Eye-movement changes associated with a height-induced threat


Height-related threat effects on the sensori-motor control of posture has been broadly studied; however, the effect on eye-movements during stance are less known. Kugler et al. (2014) showed that subjects susceptible to fear of heights have a more restricted gaze behavior when standing on heights compared to controls. Thus, we hypothesized that individuals will demonstrate less exploratory gaze behaviour when standing on high compared to low heights. Subjects (n=4, 1 female) were asked to stand facing towards a blank canvas for 5 minutes at 0.80 m above ground (away from the edge; Low) and 3.2 m above ground (at the edge; High) on a hydraulic lift (order counter-balanced across subjects).

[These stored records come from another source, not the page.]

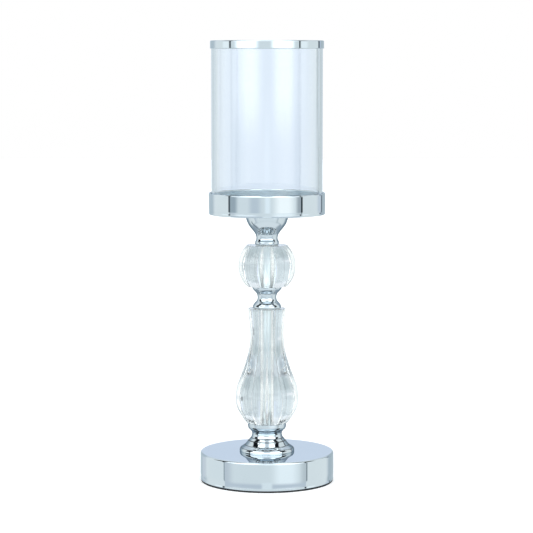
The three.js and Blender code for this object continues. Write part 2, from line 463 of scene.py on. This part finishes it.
def build_foot():
    low, high, _ = span("foot_spindle")
    near_axis = 2 * ROD_HOLE    # faces nearer to the axis than this line the hole
    ledges = (
        [[24.0, 3.35], [23.6, 3.6]],
        [[20.4, 5.8], [19.9, 6.15]],
        [[17.1, 9.7], [16.4, 10.3]],
        [[14.9, 12.3], [14.3, 12.7]],
    )
    outline = [
        [24.7, 0],
        *curve([[24.85, 0.4], [24.85, 1.2], [24.6, 2.3], [24.1, 3.2]]),
        *ledges[0],
        *curve([[23.5, 3.7], [22.4, 4.5], [21.3, 5.15], [20.6, 5.6]]),
        *ledges[1],
        *curve([[19.7, 6.4], [18.2, 8.2], [17.2, 9.5]]),
        *ledges[2],
        *curve([[16.3, 10.5], [15.6, 11.4], [15.0, 12.1]]),
        *ledges[3],
        *rounded_run([[14.2, 12.9], [13.7, 14.4, 2.0], [13.5, 15.6]]),
        [13.5, high],
        [ROD_HOLE, high],
        [ROD_HOLE, 0],
    ]
    foot = stand_for(turned("foot", outline, low), "foot_spindle", "stand", TURNED_CHROME)
    # The ledge faces get the painted shade, dark lines drawn on the plate in place of dark
    # reflections.
    foot.data.materials.append(PAINTED_LEDGE_SHADE)
    for face in foot.data.polygons:
        height = face.center.z / MM - low
        on_ledge = any(bottom < height < top for (_, bottom), (_, top) in ledges)
        if on_ledge and face.center.xy.length > near_axis * MM:
            face.material_index = 1


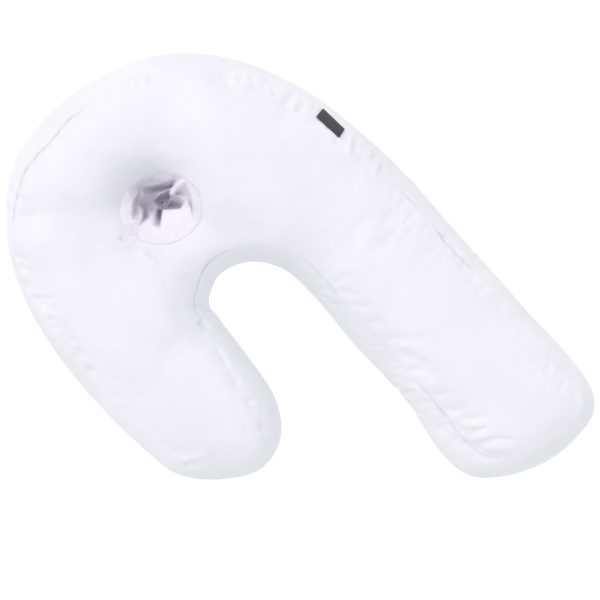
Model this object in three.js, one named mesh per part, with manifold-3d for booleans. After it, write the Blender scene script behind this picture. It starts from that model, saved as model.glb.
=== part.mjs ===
// A J-shaped side-sleeper body pillow, lying on its back.
//
// The case is boxed: a face panel and a back panel of one outline, with a side band sewn between
// them. The short leg, the head and the long leg are one filled solid. An ear well goes through
// the head, lined with a tube of the same cloth that the filling squeezes into folds.
//
// Millimetres, +Z up. The origin is on the surface that the pillow lies on, under the middle of
// its bounding box. The face looks up, +X runs across towards the long leg, and +Y towards the head.

import * as THREE from 'three';
import { mergeVertices } from 'three/addons/utils/BufferGeometryUtils.js';
import Module from 'manifold-3d';

const wasm = await Module();
wasm.setup();

// ---------------------------------------------------------------- driving dimensions

const BAND_WIDTH = 112; // side band, seam to seam, measured along the cloth
const LEG_THICK = 155; // thickness of a leg, before the floor presses it
const PRESSED = 8; // how much of the back panel's crown the pillow's weight presses flat
const SEAM_DRAW = 2.5; // how deep the stitching draws the two long seams in
const SEAM_DRAW_INSET = 15; // inset of a seam at which it is drawn in by all of SEAM_DRAW
const PIECE_GAP = 0.4; // clearance between two pieces that touch
const SLIGHTEST = 1; // least thickness of a section, next to the pillow's ends

// A strip that bows out by b over its width w brings its edges closer by (8/3) b² / w.
const BOW_DRAW = 8 / 3;
const WIDEST_INSET = 0.45; // most that a seam lies inside, as a share of the pillow's width there
const FULLEST_BAND = 0.97; // most that the band takes of the thickness; the crowns take the rest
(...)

Eye movements were measured with the Dikablis eye tracker, and 6 QR code markers were used to define a fixed area for analysis (10.9 m2). Calibration trials (1 min) were performed after each condition to correct for offsets (along the horizontal and vertical axes) and normalize the subject's eye-level. The average standard deviation of gaze patterns along the horizontal direction was comparable; 36.9 cm in Low versus 31.3 cm in High. In contrast, the average standard deviation along the vertical direction was much smaller at Low (56.9 cm) versus High (122.5 cm). Contrary to past findings that subjects fearful of height freeze their gaze to the horizon (Kugler et al. 2014), these results indicate that individuals employ a more exploratory eye-movement pattern when standing on high heights.